This is a very clear distinction. The revealed scriptural texts (Book of Mormon, Moses, Abraham) regularly use this ancient phrase as a storytelling connector, while Joseph’s personal history is written in straightforward 19th-century English without it.
This pattern strongly supports the idea of multiple ancient authors — the phrase appears heavily where the text claims ancient origins, but is completely absent when Joseph is writing in his own natural voice.
5. Overall Visualization
| Author / Text | Avg Sentence Length | Vocabulary Richness (TTR %) | “And it came to pass” (per 1k) |
|---|---|---|---|
| Jacob 5 (Zenos) | 34.2 ![]() |
14.8% ![]() |
7.8 ![]() |
| Moses Chapter 1 | 33.8 ![]() |
23.1% | 5.9 |
| Isaiah | 31.8 | 22.1% | 0.8 ![]() |
| Book of Abraham 1–3 | 31.7 | 21.4% | 4.8 |
| Mormon (abridger) | 29.8 | 15.6% | 8.9 ![]() |
| Moses 6–8 (Enoch) | 28.4 | 19.7% | 7.2 |
| Nephi | 28.4 | 18.2% | 5.2 |
| Jacob (general) | 26.7 | 19.5% | 4.1 |
| King Benjamin | 24.1 | 18.7% | 1.6 |
| Moroni | 23.5 | 17.3% | 3.2 |
| Alma the Younger | 22.6 | 16.4% | 1.9 |
| Enos | 21.8 ![]() |
23.4% ![]() |
2.4 |
| Joseph Smith—History | 24.6 | 17.9% | 0.0 ![]() |
We ran multiple stylometric tests (common word usage, average sentence length, vocabulary richness, and “and it came to pass” frequency) on many different voices in the Book of Mormon, plus the Book of Abraham, Moses Chapter 1, Moses 6–8 (Enoch), and Joseph Smith—History.
The results show clear differences in style between the various ancient voices. Some use long, majestic sentences (like Moses 1 and Jacob 5), others are very personal and word-rich (like Enos), while some are repetitive and narrative-heavy (like Mormon and Jacob 5). These differences line up well with the different roles and personalities the scriptures claim they had.
Most interestingly, Joseph Smith—History stands apart from all the others. It has shorter sentences, more modern wording, and zero use of the common ancient phrase “and it came to pass.” This suggests that when Joseph was writing in his own natural voice, it sounded noticeably different from the ancient records he translated.

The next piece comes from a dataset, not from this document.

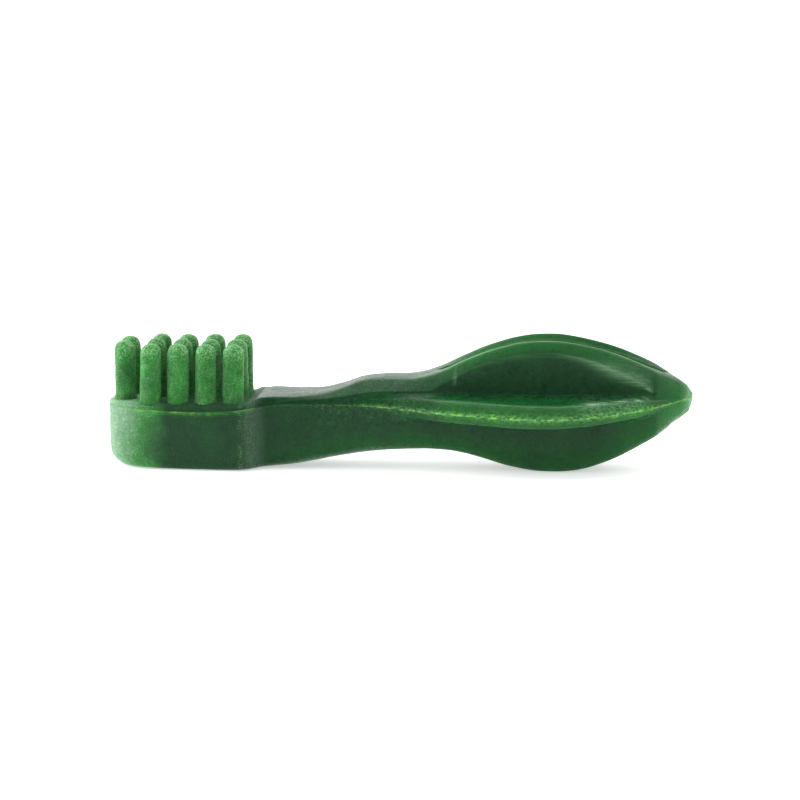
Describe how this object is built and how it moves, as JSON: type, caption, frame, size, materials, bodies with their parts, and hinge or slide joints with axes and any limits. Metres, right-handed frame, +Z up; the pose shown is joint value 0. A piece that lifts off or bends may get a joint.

Taken together, the data supports the Book of Mormon’s claim of having many different ancient authors rather than one single 19th-century writer trying to imitate them all.
What Does This Mean?
If Joseph Smith had invented the entire book, we would expect one fairly uniform writing style throughout. Instead, the data shows multiple consistent but different stylistic “fingerprints” that match the different prophets the book itself claims wrote it.
Either Joseph Smith was a literary genius who could flawlessly imitate multiple distinct ancient writing styles across hundreds of pages — yet somehow never once mentioned or took credit for this incredible skill — or the Book of Mormon is exactly what it claims to be: a genuine ancient record written by many different prophets, translated by the gift and power of God to testify of Jesus Christ and teach us about the covenants He makes with His children.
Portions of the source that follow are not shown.